In total, I forked over $850 for STD testing in the span of just a few months. My gynecologist grew exasperated with me. Any time she saw my name on the schedule she knew exactly why I was at her office—again. Despite consistently negative results, I repeatedly insisted on getting re-tested for every STD, especially after sleeping with someone new. It’s embarrassing to confess, but I actually had the STD lab codes memorized.
For months, I scoured health websites, and constantly Google image–searched STDs. I even went as far as to research STD support groups, just in case. Instead of binging on Netflix like everyone else, I studied sores on my computer screen. I was exhausting to be around: I would cry and compulsively text my friends asking them whether or not they thought I was clean. It’s a mystery they’re still around.

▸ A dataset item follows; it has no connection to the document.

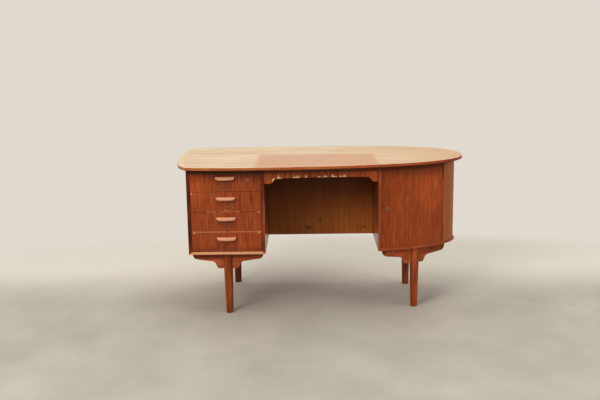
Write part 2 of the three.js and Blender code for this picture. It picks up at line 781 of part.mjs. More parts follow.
function makeCabinet() {
  const frame = inset(frameOverhang);
  const face = inset(faceOverhang);
  const frontLeftY = yAtX(frameOverhang, cabinetLeftX, false);
  const frontInsideY = yAtX(frameOverhang, cabinetInsideX, false);
  const rearLeftY = yAtX(faceOverhang, cabinetLeftX, true);
  const rearInsideY = yAtX(faceOverhang, cabinetInsideX, true);
  const high = caseTopZ - glueGap;

  const sidePlan = [
    new THREE.Vector2(cabinetLeftX, frontLeftY),
    new THREE.Vector2(cabinetInsideX, frontInsideY),
    new THREE.Vector2(cabinetInsideX, rearInsideY),
    new THREE.Vector2(cabinetLeftX, rearLeftY),
  ];
  const slant = (frontInsideY - frontLeftY) / sideThickness;
  const funnel = bevelFunnel(
    { x: [cabinetLeftX, deskWidth], z: [caseBottomZ, deskHeight] },
    { x: [cabinetInsideX, deskWidth], z: [floorTopZ, deskHeight] },
    frontLeftY,
  );
  funnel.applyMatrix4(new THREE.Matrix4().set(
    1, 0, 0, 0,
    slant, 1, 0, -slant * cabinetLeftX,
    0, 0, 1, 0,
    0, 0, 0, 1,
  ));
  const shelfZ = [cabinetShelfZ, cabinetShelfZ + shelfThickness];
  const housing = slab(shelfPlan(glueGap), shelfZ[0] - glueGap, shelfZ[1] + glueGap);
  const mitre = mitredBottom(cabinetLeftX, deskWidth, 0);
  const side = cut(slab(sidePlan, caseBottomZ, high), funnel, housing, doorBoltPocket(), mitre);
  add('right_inner_side', side, teak);

  const rows = [
    [frameOverhang, caseBottomZ],
    [faceOverhang, floorTopZ],
  ].map(([distance, z]) => inset(distance).map((point) => new THREE.Vector3(point.x, point.y, z)));
  const keep = mitredBottom(cabinetLeftX, deskWidth, -glueGap);
  add('right_bottom', common(skin(rows, false, inset(frameOverhang)), keep), teak);

  const inner = inset(faceOverhang + shellThickness);
  const endPlace = placeOfX(face, cabinetInsideX + glueGap, true);
  const innerEnd = placeOfX(inner, cabinetInsideX + glueGap, true);
  const shellPlan = [
    ...stretch(face, seamPlace + halfSeam, endPlace),
    ...stretch(inner, seamPlace + halfSeam, innerEnd).reverse(),
  ];
  const shell = slab(shellPlan, floorTopZ + glueGap, high);
  add('right_end_shell', cut(shell, housing, ...hingeMortises(1)), teak);

  const boardDistance = faceOverhang + doorThickness + runningGap;
  const boardX = cabinetInsideX + glueGap;
  const board = slab(cabinetPlan(boardDistance, boardX), caseTopZ - topBoardThickness, high);
  const boardLine = inset(boardDistance + overrun);
  const lipEnd = seamPlace - halfSeam;
  const lipPlan = [
    ...stretch(face, placeOfX(face, boardX, false), lipEnd),
    ...stretch(boardLine, placeOfX(boardLine, boardX, false), lipEnd).reverse(),
  ];
  add('right_top_board', join(board, slab(lipPlan, drawerTopZ, high)), teak);
  add('cabinet_shelf', slab(shelfPlan(0), shelfZ[0], shelfZ[1]), teak);
}

function doorLevels() {
  return [floorTopZ + doorJoint, drawerTopZ - doorJoint];
}

function makeDoor() {
  const face = inset(faceOverhang);
  const inner = inset(faceOverhang + doorThickness);
  const left = cabinetInsideX + doorJoint;
  const plan = [
    ...stretch(face, placeOfX(face, left, false), seamPlace - halfSeam),
    ...stretch(inner, placeOfX(inner, left, false), seamPlace - halfSeam).reverse(),
  ];
  const lock = makeDoorLock();
  add('cabinet_door', cut(slab(plan, ...doorLevels()), ...hingeMortises(-1), ...lock), teak);
}

// The frame at the hinge seam: local X runs along the face away from the door, local Y
// runs into the case, and the pin is at its origin
function seamFrame(z) {
  const pin = seamPoint.clone().addScaledVector(seamNormal, hingePinStandOff);
  const angle = Math.atan2(seamNormal.x, -seamNormal.y);
  return new THREE.Matrix4().makeRotationZ(angle).setPosition(pin.x, pin.y, z);
}

function hingeCentres() {
  const [low, high] = doorLevels();
  return [
    ['upper', high - hingeInset - hingeLength / 2],
    ['lower', low + hingeInset + hingeLength / 2],
  ];
}

// What the leaves and knuckles take out of the door or the shell
function hingeMortises(side) {
  const reach = hingePinStandOff + hingeLeafWidth + glueGap;
  const half = hingeLength / 2 + glueGap;
  const x = [-side * overrun, side * (glueGap / 2 + hingeLeafThickness + glueGap)].sort((a, b) => a - b);
  return hingeCentres().flatMap(([, z]) => [
    block(x, [-overrun, reach], [-half, half]).applyMatrix4(seamFrame(z)),
    rod(knuckleRadius + glueGap, -half, half, knuckleSides).applyMatrix4(seamFrame(z)),
  ]);
}

// Butt hinges: the case leaf carries the pin and the odd knuckles, the door leaf the rest
function makeHinges() {
  const pitch = hingeLength / knuckleCount;
  for (const [level, z] of hingeCentres()) {
    const hinge = new THREE.Group();
    hinge.applyMatrix4(seamFrame(z));
    desk.add(hinge);
    for (const [owner, side] of [['case', 1], ['door', -1]]) {
      const leafX = [side * glueGap / 2, side * (glueGap / 2 + hingeLeafThickness)];
      const leafY = [0, hingePinStandOff + hingeLeafWidth];
      const leafZ = [-hingeLength / 2, hingeLength / 2];
      let piece = block(leafX.sort((a, b) => a - b), leafY, leafZ);
      const others = [];
      for (let i = 0; i < knuckleCount; i += 1) {
        const low = -hingeLength / 2 + pitch * i;
        const mine = (i % 2 === 0) === (side === 1);
        const room = mine ? -glueGap / 2 : glueGap / 2;
        const radius = mine ? knuckleRadius : knuckleRadius + glueGap;
        const knuckle = rod(radius, low - room, low + pitch + room, knuckleSides);
        if (mine) {
          piece = join(piece, knuckle);
        } else {
          others.push(knuckle);
        }
      }
      piece = cut(piece, ...others);
      const pinRadius = side === 1 ? hingePinRadius : hingePinRadius + pinClearance;
      const beyond = (1 - side) * overrun;
      const pin = rod(pinRadius, leafZ[0] - beyond, leafZ[1] + beyond, pinSides);
      piece = side === 1 ? join(piece, pin) : cut(piece, pin);
      add(level + '_hinge_' + owner + '_leaf', piece, brass, hinge);
    }
  }
}

// The point and the direction of the door's face at its keyhole
function doorKeyLine() {
  const face = inset(faceOverhang);
  const place = placeOfX(face, cabinetInsideX + doorKeyInset, false);
  const point = pointAt(face, place);
  const along = pointAt(face, Math.floor(place) + 1).sub(point).normalize();
  return { point, along };
}

// The frame at the door's keyhole: local Y runs into the door, square to its face
function doorKeyFrame() {
  const { point, along } = doorKeyLine();
  const matrix = new THREE.Matrix4().makeRotationZ(Math.atan2(along.y, along.x));
  return matrix.setPosition(point.x, point.y, doorKeyZ);
}

// The lock's left end in that frame, clear of the door's edge through its whole thickness
function doorLockLeft() {
  const { along } = doorKeyLine();
  const edge = (doorJoint - doorKeyInset) / along.x;
  return edge + doorThickness * along.y / along.x + runningGap;
}

// The door bolt's space in the frame of its keyhole, moved out by one amount
function doorBoltBlock(out, room) {
  const left = doorLockLeft() - out;
  const y = doorThickness - lockDepth / 2;
  return block(
    [left, left + boltLength],
    [y - boltThickness / 2 - room, y + boltThickness / 2 + room],
    [-boltWidth / 2 - room, boltWidth / 2 + room],
  );
}

function doorBoltPocket() {
  return doorBoltBlock(boltPocketDepth, 2 * glueGap).applyMatrix4(doorKeyFrame());
}

function makeDoorLock() {
  const frame = doorKeyFrame();
  const lock = new THREE.Group();
  lock.applyMatrix4(frame);
  desk.add(lock);
  const left = doorLockLeft();
  const y = [doorThickness - lockDepth, doorThickness - glueGap];
  const z = [-lockWidth / 2, lockWidth / 2];
  const body = block([left, left + lockHeight], y, z);
  const channel = join(doorBoltBlock(overrun, glueGap), doorBoltBlock(-glueGap, glueGap));
  const key = keyhole(0, 0, -overrun, doorThickness - lockDepth / 2, glueGap);
  add('door_lock', cut(body, channel, key), steel, lock);
  add('door_lock_bolt', doorBoltBlock(0, 0), brass, lock);
  makeRim('door_keyhole_rim', lock);
  const pocket = block(
    [left - 2 * overrun, left + lockHeight + glueGap],
    [y[0] - glueGap, doorThickness + overrun],
    [z[0] - glueGap, z[1] + glueGap],
  );
  return [pocket, key, rimSeat()].map((cutter) => cutter.applyMatrix4(frame));
}

// A turned leg, slotted at its top over the bracket board
function leg() {
  const profile = [
    new THREE.Vector2(0, 0),
    new THREE.Vector2(legFootRadius - legFootArris, 0),
    new THREE.Vector2(legFootRadius, legFootArris),
    new THREE.Vector2(legTopRadius, caseBottomZ - glueGap),
    new THREE.Vector2(0, caseBottomZ - glueGap),
  ];
  const turned = new THREE.LatheGeometry(profile, roundSides);
  turned.rotateX(Math.PI / 2);
  const half = bracketThickness / 2 + glueGap;
  const slot = block(
    [-2 * legTopRadius, 2 * legTopRadius],
    [-half, half],
    [caseBottomZ - bracketMiddleHeight - glueGap, caseBottomZ + overrun],
  );
  return cut(facingOut(turned.toNonIndexed()), slot);
}

// A bracket board: slanting ends, a slight slope, an ogee and a deep middle behind the leg
function bracket(half) {
  const top = caseBottomZ - glueGap;
  const endZ = caseBottomZ - bracketEndHeight;
  const shoulderZ = caseBottomZ - bracketShoulderHeight;
  const middleZ = caseBottomZ - bracketMiddleHeight;
  const run = bracketShoulderX - bracketFootX;
  const shoulderX = bracketShoulderX - run * bracketShoulderHandleShare;
  const footX = bracketFootX + run * bracketFootHandleShare;
  const nearX = half - bracketCornerRun;
  const roundX = half - bracketCornerRun * bracketCornerShare;
  const roundZ = endZ + bracketCornerRise * bracketCornerShare;
  const shape = new THREE.Shape();
  shape.moveTo(-half, top);
  shape.lineTo(-half, endZ + bracketCornerRise);
  shape.quadraticCurveTo(-roundX, roundZ, -nearX, endZ);
  shape.lineTo(-bracketShoulderX, shoulderZ);
  shape.bezierCurveTo(-shoulderX, shoulderZ, -footX, middleZ, -bracketFootX, middleZ);
  shape.lineTo(bracketFootX, middleZ);
  shape.bezierCurveTo(footX, middleZ, shoulderX, shoulderZ, bracketShoulderX, shoulderZ);
  shape.lineTo(nearX, endZ);
  shape.quadraticCurveTo(roundX, roundZ, half, endZ + bracketCornerRise);
  shape.lineTo(half, top);
  return upright(shape, -bracketThickness / 2, bracketThickness / 2);
}

function makeTrestles() {
  const leftX = pedestalLeftX + pedestalWidth / 2;
  const rightX = deskWidth / 2 - rightLegInset;
  const turn = THREE.MathUtils.degToRad(rightBracketTurn);
  const leftBoard = [pedestalWidth / 2 - bracketEndInset, 0];
  const rightBoard = [rightBracketHalfLength, rightBracketShift];
  const places = [
    ['left_front', leftX, pedestalFrontY + legFrontInset, 0, ...leftBoard],
    ['left_rear', leftX, backY - legBackInset, 0, ...leftBoard],
    ['right_front', rightX, rightLegFrontInset - deskDepth / 2, turn, ...rightBoard],
    ['right_rear', rightX, deskDepth / 2 - rightLegBackInset, -turn, ...rightBoard],
  ];
  for (const [place, x, y, angle, half, shift] of places) {
    const trestle = new THREE.Group();
    trestle.position.set(x, y, 0);
    trestle.rotation.z = angle;
    desk.add(trestle);
    add(place + '_leg', leg(), legTeak, trestle);
    add(place + '_bracket', bracket(half).translate(-shift, 0, 0), legTeak, trestle);
  }
}

makeDesktop();
makeLeftPedestal();
for (let index = 0; index < drawerCount; index += 1) {
  makeDrawer(index);
}
makeApron();
makeKneeholeAndBookcase();
makeCabinet();
makeDoor();
makeHinges();
makeTrestles();

export default desk;
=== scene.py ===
# A writing desk with a half-egg top over a bank of drawers, a kneehole and a round-ended
# cabinet. It is teak, bleached by the sun on top and red-brown below.
# Every length is in metres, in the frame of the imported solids.
import math

import bmesh
import bpy
from mathutils import Matrix, Vector


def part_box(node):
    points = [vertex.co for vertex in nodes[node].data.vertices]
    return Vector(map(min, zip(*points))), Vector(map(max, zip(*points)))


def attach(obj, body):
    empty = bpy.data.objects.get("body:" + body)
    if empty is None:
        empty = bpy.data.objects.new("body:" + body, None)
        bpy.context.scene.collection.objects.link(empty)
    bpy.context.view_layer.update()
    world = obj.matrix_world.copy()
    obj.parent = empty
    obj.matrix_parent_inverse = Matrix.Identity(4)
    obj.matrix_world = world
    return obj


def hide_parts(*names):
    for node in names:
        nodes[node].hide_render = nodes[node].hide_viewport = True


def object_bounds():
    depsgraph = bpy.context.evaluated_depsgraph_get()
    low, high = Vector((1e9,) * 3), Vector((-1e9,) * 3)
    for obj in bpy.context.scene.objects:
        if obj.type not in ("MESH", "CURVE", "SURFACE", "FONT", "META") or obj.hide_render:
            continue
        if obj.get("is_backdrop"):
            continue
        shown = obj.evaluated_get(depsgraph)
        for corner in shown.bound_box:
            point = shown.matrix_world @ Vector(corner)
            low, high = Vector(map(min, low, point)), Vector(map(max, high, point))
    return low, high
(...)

I still experience extreme anxiety after having sex with someone new—even safe sex. Ramquist explains that “in sexual acts, there is extreme vulnerability. To have trauma in such a vulnerable state, and to then put yourself back in that vulnerable state... it’s no wonder your newfound anxiety is triggered,” she says. “Once you’ve been traumatized, your experience of your world, and of life, changes.”
Ramquist was right, my world has changed. It’s tilted on its axis, and because of one night my life will never be the same. However, after years of coming to terms with what happened at that Christmas party, I have learned to take ownership and control of my anxious thoughts. I get tested only based on screening recommendations now—every 6 months to a year—and always use condoms. After talking to Ramquist, and determining the root of my anxiety, I rarely worry the way I used to. I’ve learned to communicate with my partners, so that they understand where I’m coming from when I ask them to get tested, or repeatedly ask them if they’re “clean.” My sense of safety, control, trust, and views on sex, might be a little different now, but I feel confident that I'm healthy—without needing a doctor to tell me so.